/---

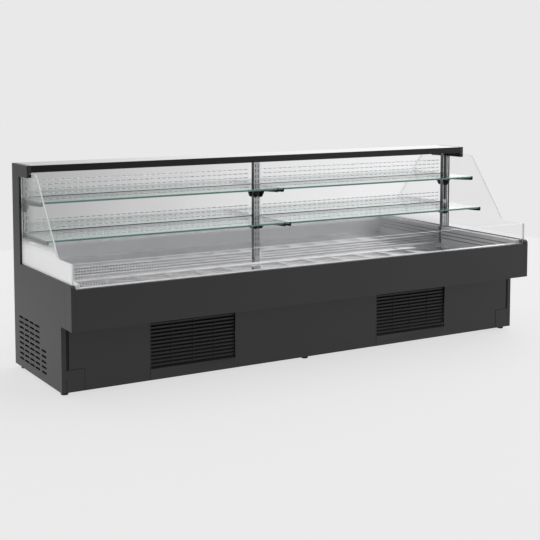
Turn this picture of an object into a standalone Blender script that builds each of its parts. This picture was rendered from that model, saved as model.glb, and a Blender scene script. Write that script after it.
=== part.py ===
# Refrigerated deli case: a plug-in cabinet with a low front glass and two levels of glass shelves.
# Case coordinates: x runs from the left end, y from the front face back, z from the floor, all in metres.
# World frame: origin at the middle of the footprint on the floor, +X along the case, +Z up, front facing -Y.
import math

import bmesh
import bpy
from mathutils import Matrix, Vector

# ---- driving dimensions ----
LENGTH = 3.000
DEPTH = 0.868
HEIGHT = 1.135
GAP = 0.0003
SHEET = 0.002
SKIN = 0.025

FOOT_HEIGHT = 0.020
FOOT_RADIUS = 0.019
NUT_RADIUS = 0.012
STEM_RADIUS = 0.005
STEM_LENGTH = 0.032
FOOT_X = (0.034, 1.480, LENGTH - 0.034)
FOOT_Y = {"front": 0.200, "rear": 0.810}
RAIL = 0.040
RAIL_WALL = 0.0025

KICK_Y = 0.146
FASCIA_DEPTH = 0.085
FASCIA_BOTTOM = 0.361
FASCIA_TOP = 0.569
SIDE_TOP = 0.591
COLUMN_Y = 0.757
BACK_Y = 0.808
WALL_Y = 0.771
WALL_BOTTOM = 0.486

HEADER_Y = 0.622
HEADER_BOTTOM = 1.097
CHEEK_BOTTOM = 1.069
LAMP_Y = (0.640, 0.682)

GLASS = 0.008
END_GLASS_X = 0.012
FRONT_GLASS_Y = 0.018
FRONT_GLASS_TOP = 0.694
KNEE_Y = 0.212
SLOPE_TOP_Y = 0.520
END_GLASS_TOP = 1.092

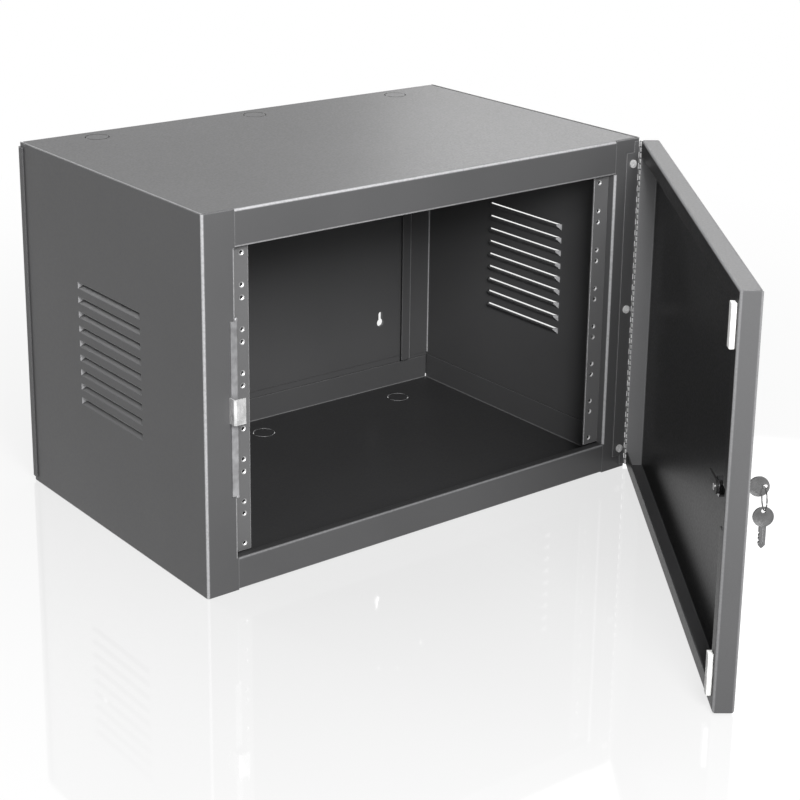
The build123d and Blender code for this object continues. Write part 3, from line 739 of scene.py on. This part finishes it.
# The groove runs down one side, and the cuts are notches of four depths in one edge.
bpy.ops.object.select_all(action="DESELECT")
bpy.ops.mesh.primitive_cube_add(size=1.0, location=groove_spot)
groove = bpy.context.object
groove.scale = groove_size
cut_away(blade, groove)
for cut_number, cut_side in enumerate(cut_sides):
    bpy.ops.object.select_all(action="DESELECT")
    bpy.ops.mesh.primitive_cube_add(
        size=1.0, rotation=(0.0, 0.0, math.radians(45.0)),
        location=(first_cut_x - cut_pitch * cut_number, -blade_half, 0.0))
    notch = bpy.context.object
    notch.scale = (cut_side, cut_side, 2 * key_thick)
    cut_away(blade, notch)
bpy.ops.object.select_all(action="DESELECT")
bpy.ops.mesh.primitive_cylinder_add(vertices=32, radius=bow_hole, depth=2 * key_thick,
                                    location=(-hole_from_middle, 0.0, 0.0))
cut_away(inserted_key, bpy.context.object)

# Bow and blade are one blank with eased edges.
bpy.ops.object.select_all(action="DESELECT")
blade.select_set(True)
inserted_key.select_set(True)
bpy.context.view_layer.objects.active = inserted_key
bpy.ops.object.join()
alone(inserted_key)
rounding = inserted_key.modifiers.new("rounding", "BEVEL")
rounding.width = 0.00015
rounding.segments = 2
rounding.limit_method = "ANGLE"
rounding.angle_limit = math.radians(40.0)
bpy.ops.object.modifier_apply(modifier="rounding")
hanging_key = own_copy(inserted_key)
hanging_key.name = "hanging_key"

key_bow_out = 0.0371
ring_out = 0.0427
lock_along = 0.5
spare_height = 0.16535
lock_place = door_frame @ Matrix.Translation((lock_along, key_bow_out, middle_height))
spare_place = door_frame @ Matrix.Translation((lock_along, ring_out, spare_height))
blade_inwards = Matrix(((0.0, 0.0, 1.0), (-1.0, 0.0, 0.0), (0.0, -1.0, 0.0))).to_4x4()
blade_down = Matrix(((0.0, 0.0, 1.0), (0.0, 1.0, 0.0), (-1.0, 0.0, 0.0))).to_4x4()
for key, key_place, key_node, key_body in (
    (inserted_key, lock_place @ blade_inwards, "key_in_lock", "lock_barrel"),
    (hanging_key, spare_place @ blade_down, "spare_key", "spare_key"),
):
    settle(key, key_place)
    bpy.ops.object.shade_smooth_by_angle(angle=math.radians(32.0))
    key.data.materials.append(key_nickel)
    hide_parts(key_node)
    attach(key, key_body)


# Key ring: a turn of hard steel wire whose cut ends almost meet, through both bows.
ring_steel = bare_metal("ring_wire_steel", (0.16, 0.16, 0.16), 0.2, (900.0, 900.0, 900.0))
ring_radius = 0.0102
wire_radius = 0.0006
ring_height = 0.18235
ring_turn = math.radians(354.0)
bpy.ops.object.select_all(action="DESELECT")
bpy.ops.mesh.primitive_circle_add(vertices=16, radius=wire_radius, fill_type="NGON",
                                  location=(ring_radius, 0.0, 0.0))
ring = bpy.context.object
ring.name = "wire_key_ring"
bpy.ops.object.transform_apply(location=True, rotation=False, scale=False)
bpy.ops.object.mode_set(mode="EDIT")
bpy.ops.mesh.select_all(action="SELECT")
bpy.ops.mesh.spin(steps=96, angle=ring_turn, center=(0.0, 0.0, 0.0), axis=(0.0, 1.0, 0.0))
bpy.ops.mesh.select_all(action="SELECT")
bpy.ops.mesh.normals_make_consistent(inside=False)
bpy.ops.object.mode_set(mode="OBJECT")
settle(ring, door_frame @ Matrix.Translation((lock_along, ring_out, ring_height)))
bpy.ops.object.shade_smooth_by_angle(angle=math.radians(40.0))
ring.data.materials.append(ring_steel)
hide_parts("key_ring")
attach(ring, "key_ring")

\---

Everything from the first line of the material through the line containing "END_GLASS_TOP = 1.092" is to be printed exactly; lines after that are to be left out.

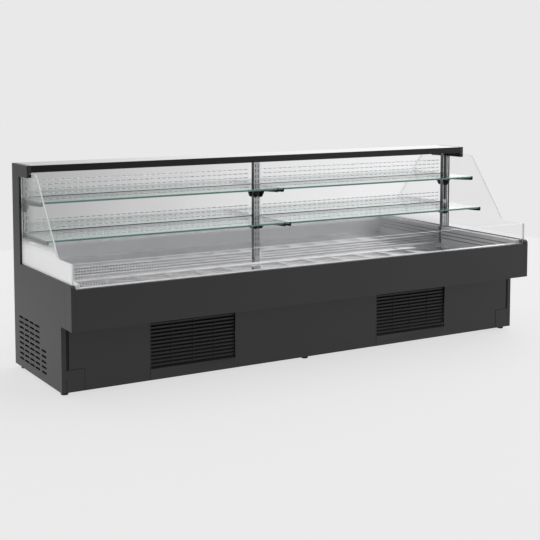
Turn this picture of an object into a standalone Blender script that builds each of its parts. This picture was rendered from that model, saved as model.glb, and a Blender scene script. Write that script after it.
=== part.py ===
# Refrigerated deli case: a plug-in cabinet with a low front glass and two levels of glass shelves.
# Case coordinates: x runs from the left end, y from the front face back, z from the floor, all in metres.
# World frame: origin at the middle of the footprint on the floor, +X along the case, +Z up, front facing -Y.
import math

import bmesh
import bpy
from mathutils import Matrix, Vector

# ---- driving dimensions ----
LENGTH = 3.000
DEPTH = 0.868
HEIGHT = 1.135
GAP = 0.0003
SHEET = 0.002
SKIN = 0.025

FOOT_HEIGHT = 0.020
FOOT_RADIUS = 0.019
NUT_RADIUS = 0.012
STEM_RADIUS = 0.005
STEM_LENGTH = 0.032
FOOT_X = (0.034, 1.480, LENGTH - 0.034)
FOOT_Y = {"front": 0.200, "rear": 0.810}
RAIL = 0.040
RAIL_WALL = 0.0025

KICK_Y = 0.146
FASCIA_DEPTH = 0.085
FASCIA_BOTTOM = 0.361
FASCIA_TOP = 0.569
SIDE_TOP = 0.591
COLUMN_Y = 0.757
BACK_Y = 0.808
WALL_Y = 0.771
WALL_BOTTOM = 0.486

HEADER_Y = 0.622
HEADER_BOTTOM = 1.097
CHEEK_BOTTOM = 1.069
LAMP_Y = (0.640, 0.682)

GLASS = 0.008
END_GLASS_X = 0.012
FRONT_GLASS_Y = 0.018
FRONT_GLASS_TOP = 0.694
KNEE_Y = 0.212
SLOPE_TOP_Y = 0.520
END_GLASS_TOP = 1.092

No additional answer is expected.